Still Life
June 20
Online Exhibition
American photographer Annie Leibovitz will debut a new print in an edition of 100 to coincide with her forthcoming online exhibition ‘Still Life,’ opening on 20 June. As part of Hauser & Wirth’s #artforbetter initiative and in support of the urgent fight to dismantle systemic racism and police brutality in America, 100% of the proceeds of sales of ‘Upstate,’ a work comprising a grid of photographs Leibovitz has taken while in quarantine, will be split equally between Black Lives Matter, the Equal Justice Initiative, and COVID-19 Solidarity Response Fund for the World Health Organization.

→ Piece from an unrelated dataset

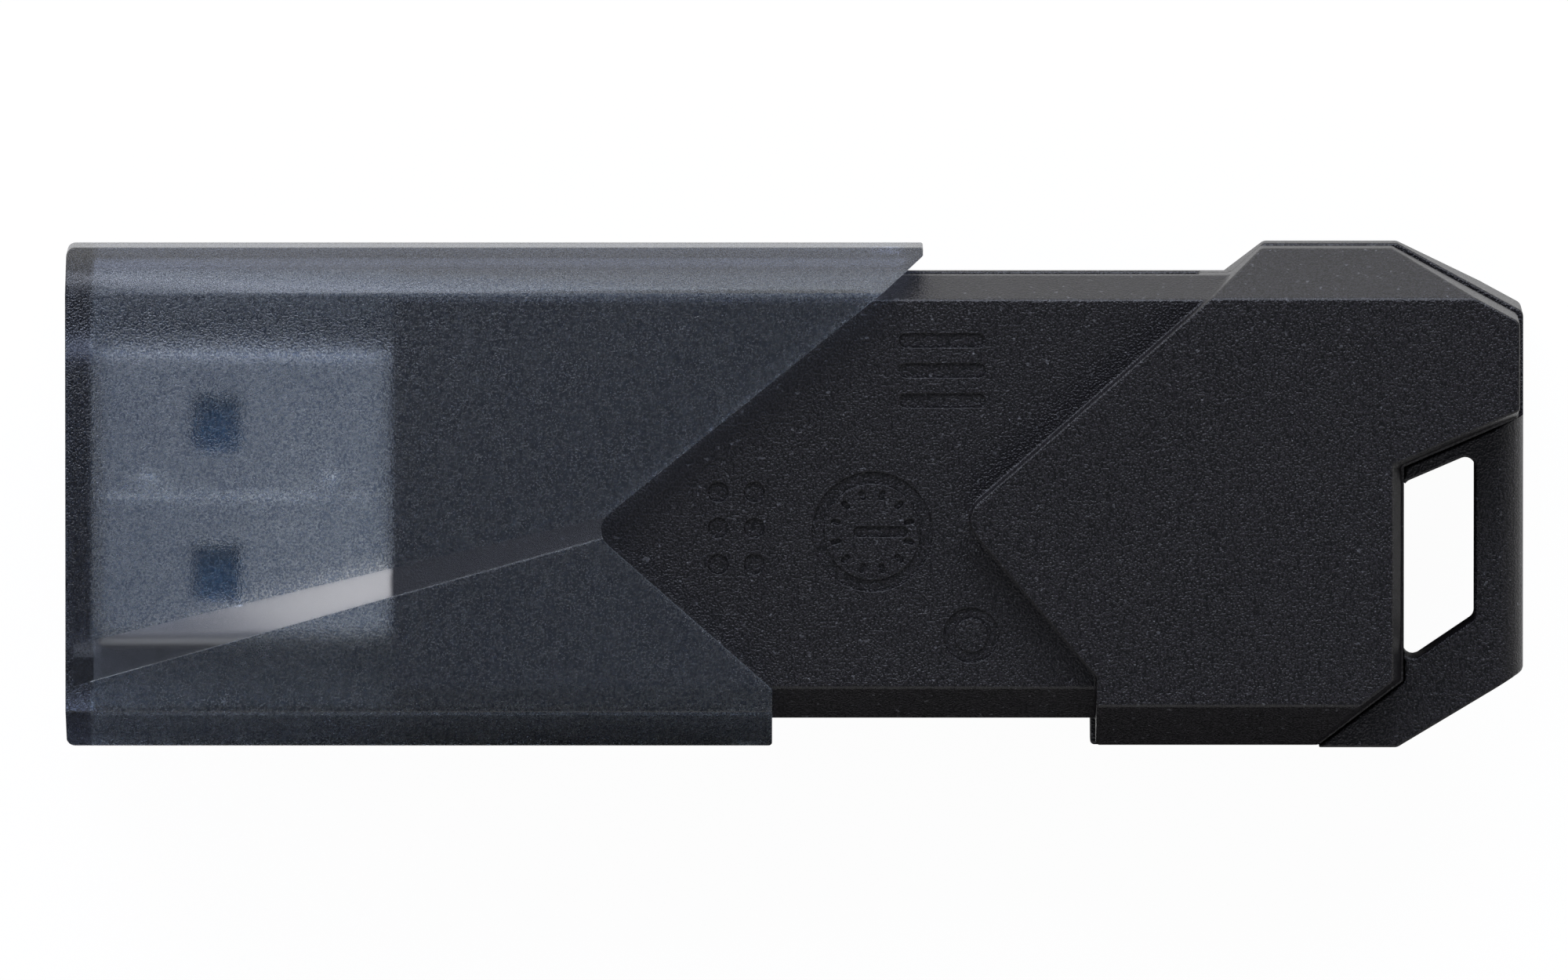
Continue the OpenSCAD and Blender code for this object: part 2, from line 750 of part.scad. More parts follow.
// Cross section that fills the shell's upper half, from the height z
module tongue_outline(z) {
  polygon(rounded(
    [[-tongue_w / 2, z], [tongue_w / 2, z], [tongue_w / 2, tongue_top], [-tongue_w / 2, tongue_top]],
    [0, 0, tongue_r, tongue_r]
  ));
}

module plug_tongue() {
  color([0.1, 0.25, 0.5])
    difference() {
      along_x(tongue_x, tongue_back_x) tongue_outline(mid_z);
      tongue_slots();
      for (side = [-1, 1])
        translate([plug_tip_x + window_x, side * window_spacing / 2, tongue_top])
          cube([window_len, window_w, 0.5], center = true);
    }
}

module plug_spacer() {
  color([0.12, 0.12, 0.12])
    difference() {
      along_x(tongue_back_x + contact_gap, spacer_back_x) tongue_outline(board_top);
      tongue_slots();
      block([plug_back_x - over, plug_back_x + over], [-plug_w, plug_w], [0, board_top]);
    }
}

// Side view of a contact's tail: straight through the spacer, down, and a foot on the board
module tail_profile(from_x) {
  polygon([
    [from_x, contact_low],
    [foot_x, contact_low],
    [foot_x, board_top],
    [foot_x + foot_len, board_top],
    [foot_x + foot_len, board_top + contact_t],
    [foot_x + contact_t, board_top + contact_t],
    [foot_x + contact_t, contact_top],
    [from_x, contact_top]
  ]);
}

// Flat contact of the slower bus: a wide pad at the front and a narrow stem
module flat_contact(pad_y, stem_y, front_setback) {
  pad_end = tongue_x + pad_len + 0.8;
  color([0.85, 0.68, 0.3]) {
    block([tongue_x + front_setback, pad_end], span(pad_y, pad_w), [contact_low, contact_top]);
    along_y(stem_y - stem_w / 2, stem_y + stem_w / 2) tail_profile(pad_end - 0.5);
  }
}

// Bowed contact of the faster bus, behind the flat ones
module spring_contact(place) {
  y = place * spring_pitch;
  x = plug_tip_x + spring_x;
  color([0.85, 0.68, 0.3])
    along_y(y - spring_w / 2, y + spring_w / 2) {
      tail_profile(x + 3.2);
      polygon([
        [x, contact_low],
        [x + 1.1, contact_low - spring_bow],
        [x + 1.9, contact_low - spring_bow],
        [x + 3.3, contact_low],
        [x + 3.3, contact_top],
        [x + 1.9, contact_top - spring_bow],
        [x + 1.1, contact_top - spring_bow],
        [x, contact_top]
      ]);
    }
}

module pad_supply() { flat_contact(pad_outer_y, outer_stem_y(), 0.4); }
module pad_data_minus() { flat_contact(pad_inner_y, pad_inner_y, 1.4); }
module pad_data_plus() { flat_contact(-pad_inner_y, -pad_inner_y, 1.4); }
module pad_ground() { flat_contact(-pad_outer_y, -outer_stem_y(), 0.4); }
module spring_receive_minus() { spring_contact(-2); }
module spring_receive_plus() { spring_contact(-1); }
module spring_drain() { spring_contact(0); }
module spring_transmit_minus() { spring_contact(1); }
module spring_transmit_plus() { spring_contact(2); }

// ---------- Board ----------

module circuit_board() {
  color([0.05, 0.3, 0.2])
    between_z(board_low, board_top)
      difference() {
        polygon(rounded(
          [[board_x, -board_w / 2], [board_end_x, -board_w / 2], [board_end_x, board_w / 2], [board_x, board_w / 2]],
          [0.8, 0.8, 0.8, 0.8]
        ));
        for (side = [-1, 1])
          translate([(lug_x + arm_end_x - lug_gap) / 2, side * (plug_w - plug_sheet) / 2])
            square([arm_end_x - lug_x - lug_gap + 2 * lug_gap, plug_sheet + 2 * lug_gap], center = true);
        for (p = pins)
          translate(p) circle(r = pin_r + pin_gap, $fn = round_fn);
      }
}

// Flat square package with a row of exposed pads along each side
module controller_chip() {
  pads = 12;
  color([0.08, 0.08, 0.09])
    translate([controller_x, 0, board_top]) {
      translate([-controller_w / 2, -controller_w / 2, 0.05]) cube([controller_w, controller_w, controller_h - 0.05]);
      for (turn = [0:3], i = [0:pads - 1])
        rotate([0, 0, 90 * turn])
          translate([controller_w / 2 - 0.4, (i - (pads - 1) / 2) * 0.5 - 0.12, 0])
            cube([0.43, 0.24, 0.25]);
    }
}

// Side view of a gull-wing leg, with its foot on the board at z = 0
module leg_profile(height, reach) {
  t = 0.13;
  polygon([
    [-0.3, height], [0.45 * reach, height], [0.55 * reach, t], [reach, t],
    [reach, 0], [0.45 * reach, 0], [0.35 * reach, height - t], [-0.3, height - t]
  ]);
}

module leg(height, reach, width) {
  translate([0, width / 2, 0]) rotate([90, 0, 0]) linear_extrude(width) leg_profile(height, reach);
}

// Thin package under the board with 24 legs at each end
module flash_chip() {
  legs = 24;
  color([0.1, 0.1, 0.11])
    translate([flash_x, 0, board_low])
      mirror([0, 0, 1]) {
        translate([-flash_len / 2, -flash_w / 2, 0.1]) cube([flash_len, flash_w, flash_h]);
        for (turn = [0, 180], i = [0:legs - 1])
          rotate([0, 0, turn])
            translate([flash_len / 2, (i - (legs - 1) / 2) * flash_w / legs, 0])
              leg(0.6, flash_leg, 0.2);
      }
}

// Ceramic base with a narrower metal lid
module crystal() {
  lid = crystal_can - [0.4, 0.4, 0];
  color([0.75, 0.75, 0.72])
    translate([side_parts_x, -controller_w / 2 - 0.3, board_top]) {
      translate([0, 0, crystal_can[2] / 4]) cube([crystal_can[0], crystal_can[1], crystal_can[2] / 2], center = true);
      translate([0, 0, crystal_can[2] / 2]) cube(lid, center = true);
    }
}

module voltage_regulator() {
  color([0.1, 0.1, 0.1])
    translate([side_parts_x, controller_w / 2 + 0.1, board_top]) {
      translate([0, 0, 0.1 + regulator[2] / 2]) cube(regulator, center = true);
      for (place = [-1, 0, 1])
        translate([place * regulator[0] / 3, -regulator[1] / 2, 0]) rotate([0, 0, -90]) leg(0.6, 0.6, 0.4);
      for (place = [-1, 1])
        translate([place * regulator[0] / 3, regulator[1] / 2, 0]) rotate([0, 0, 90]) leg(0.6, 0.6, 0.4);
    }
}

// Chip component with a metal cap at each end
module small_chip(x, y, size) {
  cap = 0.22 * max(size[0], size[1]);
  flat = size[0] > size[1] ? [size[0] - 2 * cap, size[1] - 0.08] : [size[0] - 0.08, size[1] - 2 * cap];
  translate([x, y, board_top + size[2] / 2])
    difference() {
      cube(size, center = true);
      for (side = [-1, 1])
        translate([0, 0, side * size[2] / 2]) cube([flat[0], flat[1], 0.06], center = true);
    }
}

module line_filters() {
  color([0.15, 0.15, 0.15])
    for (i = [-1:1])
      small_chip(filters_x, i * 1.2 * line_filter[1], line_filter);
}

module capacitors() {
  color([0.6, 0.45, 0.3]) {
    for (side = [-1, 1], i = [-2:2])
      small_chip(controller_x + i * controller_w / 4.4, side * (controller_w / 2 + capacitor[1]), capacitor);
    for (i = [0:1])
      small_chip(side_parts_x + 2 * bulk_capacitor[0], controller_w / 2 + 1.4 - 1.6 * i * bulk_capacitor[1], bulk_capacitor);
  }
}

module resistors() {
  color([0.12, 0.12, 0.14])
    for (i = [0:4])
      small_chip(side_parts_x + 3.2 * resistor[0], -controller_w / 2 - 1.7 + 2.2 * i * resistor[1], resistor);
}

cap_sleeve();
back_shell();
front_shell();
plug_shell();
plug_tongue();
plug_spacer();
pad_supply();
pad_data_minus();
pad_data_plus();
pad_ground();
spring_receive_minus();
spring_receive_plus();
spring_drain();
spring_transmit_minus();
spring_transmit_plus();
circuit_board();
controller_chip();
flash_chip();
crystal();
voltage_regulator();
line_filters();
capacitors();
resistors();
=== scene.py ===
# %% [markdown]
# # A memory stick with a sliding cap
# The stick is 60 mm long: two black moulded shells, a steel plug, and a smoky see-through cap
# that slides back along the core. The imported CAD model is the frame, so nothing here changes
# a size. This script dresses the CAD solids, gives every surface its finish, and lights them.

# %% Load the frame
import math

import bmesh
import bpy
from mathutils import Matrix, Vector
from mathutils.bvhtree import BVHTree


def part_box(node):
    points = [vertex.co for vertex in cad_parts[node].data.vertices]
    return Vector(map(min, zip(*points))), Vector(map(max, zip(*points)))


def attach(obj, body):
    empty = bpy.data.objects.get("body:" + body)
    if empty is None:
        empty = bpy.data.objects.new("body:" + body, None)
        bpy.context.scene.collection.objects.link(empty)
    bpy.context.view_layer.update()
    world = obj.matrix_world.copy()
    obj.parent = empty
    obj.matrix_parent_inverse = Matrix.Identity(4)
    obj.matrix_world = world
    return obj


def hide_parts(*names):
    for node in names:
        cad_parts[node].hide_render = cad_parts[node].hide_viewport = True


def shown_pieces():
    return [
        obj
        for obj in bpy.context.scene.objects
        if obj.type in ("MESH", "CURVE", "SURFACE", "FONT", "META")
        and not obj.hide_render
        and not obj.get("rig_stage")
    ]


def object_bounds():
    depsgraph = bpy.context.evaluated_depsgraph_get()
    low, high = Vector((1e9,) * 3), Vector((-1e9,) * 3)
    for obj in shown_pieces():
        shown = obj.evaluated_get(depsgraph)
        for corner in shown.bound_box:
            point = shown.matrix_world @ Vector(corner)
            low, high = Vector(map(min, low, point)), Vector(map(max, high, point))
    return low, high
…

Annie Leibovitz was born in 1949 in Connecticut. She bought her first camera in the summer of 1968, when she was a student at the San Francisco Art Institute, and her early works are punctuated by images of the Bay Area landscape and photographs shot during drives the artist often took on the highways between San Francisco and Los Angeles. She switched majors from painting to photography, and while still a student, in 1970, she approached Rolling Stone magazine—just three years after its inception—with a few of her pictures. Some of them were published, thus beginning her career as a photojournalist and embarking on what would develop into a symbiotic relationship between the young photographer and a magazine famous for reflecting the American zeitgeist. Leibovitz’s first major assignment was for a cover story on John Lennon.Leibovitz became Rolling Stone’s chief photographer in 1973, and by the time she left the magazine, she had amassed 142 covers and published photo essays on scores of stories, including the 1975 Rolling Stones tour. Moments of freedom and an unyielding imagination fed the evolution of Leibovitz’s photography. The monumental body of work taken during her thirteen-year tenure at Rolling Stone blurred the lines between celebrity and civilian, interviewer and interviewee, artist and subject, dissolving the boundary separating Leibovitz from those captured in her photographs. Documenting fellow reporters and photographers in addition to their subjects, Leibovitz highlighted those hidden behind the camera and brought them to the forefront.